-- Start --

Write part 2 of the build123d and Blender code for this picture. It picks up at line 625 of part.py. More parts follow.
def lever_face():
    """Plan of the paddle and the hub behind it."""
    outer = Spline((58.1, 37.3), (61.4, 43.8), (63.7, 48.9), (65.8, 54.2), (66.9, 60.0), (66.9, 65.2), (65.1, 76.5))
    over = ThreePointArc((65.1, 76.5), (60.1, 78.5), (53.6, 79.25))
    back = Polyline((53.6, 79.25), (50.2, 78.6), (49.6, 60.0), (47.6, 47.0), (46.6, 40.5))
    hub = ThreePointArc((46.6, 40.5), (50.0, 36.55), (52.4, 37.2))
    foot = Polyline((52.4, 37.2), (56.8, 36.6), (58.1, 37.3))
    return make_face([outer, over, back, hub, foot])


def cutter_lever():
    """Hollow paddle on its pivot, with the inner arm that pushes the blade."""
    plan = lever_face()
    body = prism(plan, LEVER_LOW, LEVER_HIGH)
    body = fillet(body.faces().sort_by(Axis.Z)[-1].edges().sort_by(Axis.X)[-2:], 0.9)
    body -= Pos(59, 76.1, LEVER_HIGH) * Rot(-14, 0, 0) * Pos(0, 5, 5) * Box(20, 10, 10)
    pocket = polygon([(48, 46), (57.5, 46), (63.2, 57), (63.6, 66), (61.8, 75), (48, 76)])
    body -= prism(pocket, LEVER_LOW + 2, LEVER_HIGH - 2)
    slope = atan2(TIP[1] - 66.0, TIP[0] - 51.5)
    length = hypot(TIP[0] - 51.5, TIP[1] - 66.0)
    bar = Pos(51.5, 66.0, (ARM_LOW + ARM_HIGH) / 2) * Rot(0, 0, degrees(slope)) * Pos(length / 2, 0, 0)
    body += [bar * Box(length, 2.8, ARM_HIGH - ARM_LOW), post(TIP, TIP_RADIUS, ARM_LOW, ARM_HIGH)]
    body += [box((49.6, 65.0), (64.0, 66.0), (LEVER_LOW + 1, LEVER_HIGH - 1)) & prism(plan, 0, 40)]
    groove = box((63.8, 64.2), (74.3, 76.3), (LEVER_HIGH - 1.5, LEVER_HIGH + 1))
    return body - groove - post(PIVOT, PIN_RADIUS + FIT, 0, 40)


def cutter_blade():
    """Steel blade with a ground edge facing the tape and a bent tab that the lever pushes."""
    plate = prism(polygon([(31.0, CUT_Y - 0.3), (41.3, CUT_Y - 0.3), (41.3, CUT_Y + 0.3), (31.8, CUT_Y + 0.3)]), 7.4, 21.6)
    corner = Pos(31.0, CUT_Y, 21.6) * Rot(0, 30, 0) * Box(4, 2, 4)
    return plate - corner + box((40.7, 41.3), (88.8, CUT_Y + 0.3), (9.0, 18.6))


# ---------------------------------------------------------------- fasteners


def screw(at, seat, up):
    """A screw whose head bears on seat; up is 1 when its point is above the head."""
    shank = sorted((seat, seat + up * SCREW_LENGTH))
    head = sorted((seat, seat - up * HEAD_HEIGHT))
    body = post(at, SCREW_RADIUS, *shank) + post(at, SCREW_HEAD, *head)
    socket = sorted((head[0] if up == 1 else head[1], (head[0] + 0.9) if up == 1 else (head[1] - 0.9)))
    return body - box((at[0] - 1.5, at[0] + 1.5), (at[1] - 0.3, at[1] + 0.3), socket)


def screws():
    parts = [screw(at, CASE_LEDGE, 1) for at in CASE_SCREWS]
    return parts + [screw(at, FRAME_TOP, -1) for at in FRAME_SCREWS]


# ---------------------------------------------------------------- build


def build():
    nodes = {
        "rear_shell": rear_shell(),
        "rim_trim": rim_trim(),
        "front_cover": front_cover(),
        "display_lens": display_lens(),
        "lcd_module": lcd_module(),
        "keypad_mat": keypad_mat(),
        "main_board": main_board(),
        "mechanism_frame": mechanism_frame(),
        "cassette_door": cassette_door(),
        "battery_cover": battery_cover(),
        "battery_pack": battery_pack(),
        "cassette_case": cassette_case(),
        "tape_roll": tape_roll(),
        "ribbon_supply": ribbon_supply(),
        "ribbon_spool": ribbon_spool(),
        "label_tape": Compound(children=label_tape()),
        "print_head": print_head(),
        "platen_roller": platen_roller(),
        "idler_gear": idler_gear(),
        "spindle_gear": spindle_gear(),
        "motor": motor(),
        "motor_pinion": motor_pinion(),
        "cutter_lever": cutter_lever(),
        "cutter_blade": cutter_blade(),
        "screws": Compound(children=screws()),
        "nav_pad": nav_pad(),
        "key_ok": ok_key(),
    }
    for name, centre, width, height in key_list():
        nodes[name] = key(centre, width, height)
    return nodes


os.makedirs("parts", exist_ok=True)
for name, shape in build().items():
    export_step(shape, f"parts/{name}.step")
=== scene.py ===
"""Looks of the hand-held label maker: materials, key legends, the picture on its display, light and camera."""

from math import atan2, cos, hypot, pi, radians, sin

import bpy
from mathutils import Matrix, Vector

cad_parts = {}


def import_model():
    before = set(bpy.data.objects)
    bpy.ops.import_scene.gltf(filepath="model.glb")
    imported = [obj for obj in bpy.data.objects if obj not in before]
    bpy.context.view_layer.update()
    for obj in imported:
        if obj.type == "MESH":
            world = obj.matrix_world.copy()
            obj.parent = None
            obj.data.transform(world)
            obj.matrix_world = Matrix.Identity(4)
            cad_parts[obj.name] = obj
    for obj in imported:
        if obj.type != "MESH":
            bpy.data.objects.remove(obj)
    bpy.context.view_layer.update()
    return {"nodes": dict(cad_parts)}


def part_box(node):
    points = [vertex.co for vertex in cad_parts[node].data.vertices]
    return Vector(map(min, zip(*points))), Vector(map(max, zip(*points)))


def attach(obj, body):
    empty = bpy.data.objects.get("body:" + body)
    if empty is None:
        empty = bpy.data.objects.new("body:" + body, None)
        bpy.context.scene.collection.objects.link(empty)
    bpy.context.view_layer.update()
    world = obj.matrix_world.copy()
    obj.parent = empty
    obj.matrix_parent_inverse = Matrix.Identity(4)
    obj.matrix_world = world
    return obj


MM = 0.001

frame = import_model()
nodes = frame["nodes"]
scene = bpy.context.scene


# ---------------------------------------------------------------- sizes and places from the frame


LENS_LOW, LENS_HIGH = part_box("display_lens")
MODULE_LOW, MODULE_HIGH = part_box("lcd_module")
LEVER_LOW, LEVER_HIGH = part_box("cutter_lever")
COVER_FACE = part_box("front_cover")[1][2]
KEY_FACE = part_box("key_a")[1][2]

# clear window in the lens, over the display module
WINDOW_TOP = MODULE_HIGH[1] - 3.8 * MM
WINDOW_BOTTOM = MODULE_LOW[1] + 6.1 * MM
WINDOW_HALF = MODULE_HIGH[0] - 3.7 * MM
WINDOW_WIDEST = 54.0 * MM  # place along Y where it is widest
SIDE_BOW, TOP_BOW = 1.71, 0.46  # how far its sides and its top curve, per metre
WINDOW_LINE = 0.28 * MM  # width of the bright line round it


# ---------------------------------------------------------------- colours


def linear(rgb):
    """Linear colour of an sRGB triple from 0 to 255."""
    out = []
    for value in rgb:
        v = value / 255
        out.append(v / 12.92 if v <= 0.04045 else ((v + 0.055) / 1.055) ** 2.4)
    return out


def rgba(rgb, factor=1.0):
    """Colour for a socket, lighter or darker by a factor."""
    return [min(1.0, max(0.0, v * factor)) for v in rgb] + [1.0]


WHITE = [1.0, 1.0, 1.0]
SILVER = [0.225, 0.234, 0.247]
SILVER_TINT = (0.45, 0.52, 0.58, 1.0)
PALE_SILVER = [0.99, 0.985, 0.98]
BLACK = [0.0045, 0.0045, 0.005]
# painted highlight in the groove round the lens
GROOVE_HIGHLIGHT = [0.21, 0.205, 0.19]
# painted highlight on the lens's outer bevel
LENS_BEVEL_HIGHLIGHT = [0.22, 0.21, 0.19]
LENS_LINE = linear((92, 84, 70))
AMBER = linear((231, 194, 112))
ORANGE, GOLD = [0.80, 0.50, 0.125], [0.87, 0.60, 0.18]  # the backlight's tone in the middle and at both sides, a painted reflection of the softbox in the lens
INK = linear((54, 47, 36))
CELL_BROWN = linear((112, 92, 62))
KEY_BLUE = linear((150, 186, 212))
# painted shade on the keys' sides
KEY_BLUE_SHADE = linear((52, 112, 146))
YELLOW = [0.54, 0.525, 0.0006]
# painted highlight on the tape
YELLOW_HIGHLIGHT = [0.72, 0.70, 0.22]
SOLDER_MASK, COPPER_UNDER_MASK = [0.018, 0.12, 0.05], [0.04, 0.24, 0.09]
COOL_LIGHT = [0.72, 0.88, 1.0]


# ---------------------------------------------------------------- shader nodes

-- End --

**Stated exercise**
Exactly as they stand, set down the lines from the top of the data through the line with "return make_face([outer, over, back, hub, foot])".

**Expected answer**
Write part 2 of the build123d and Blender code for this picture. It picks up at line 625 of part.py. More parts follow.
def lever_face():
    """Plan of the paddle and the hub behind it."""
    outer = Spline((58.1, 37.3), (61.4, 43.8), (63.7, 48.9), (65.8, 54.2), (66.9, 60.0), (66.9, 65.2), (65.1, 76.5))
    over = ThreePointArc((65.1, 76.5), (60.1, 78.5), (53.6, 79.25))
    back = Polyline((53.6, 79.25), (50.2, 78.6), (49.6, 60.0), (47.6, 47.0), (46.6, 40.5))
    hub = ThreePointArc((46.6, 40.5), (50.0, 36.55), (52.4, 37.2))
    foot = Polyline((52.4, 37.2), (56.8, 36.6), (58.1, 37.3))
    return make_face([outer, over, back, hub, foot])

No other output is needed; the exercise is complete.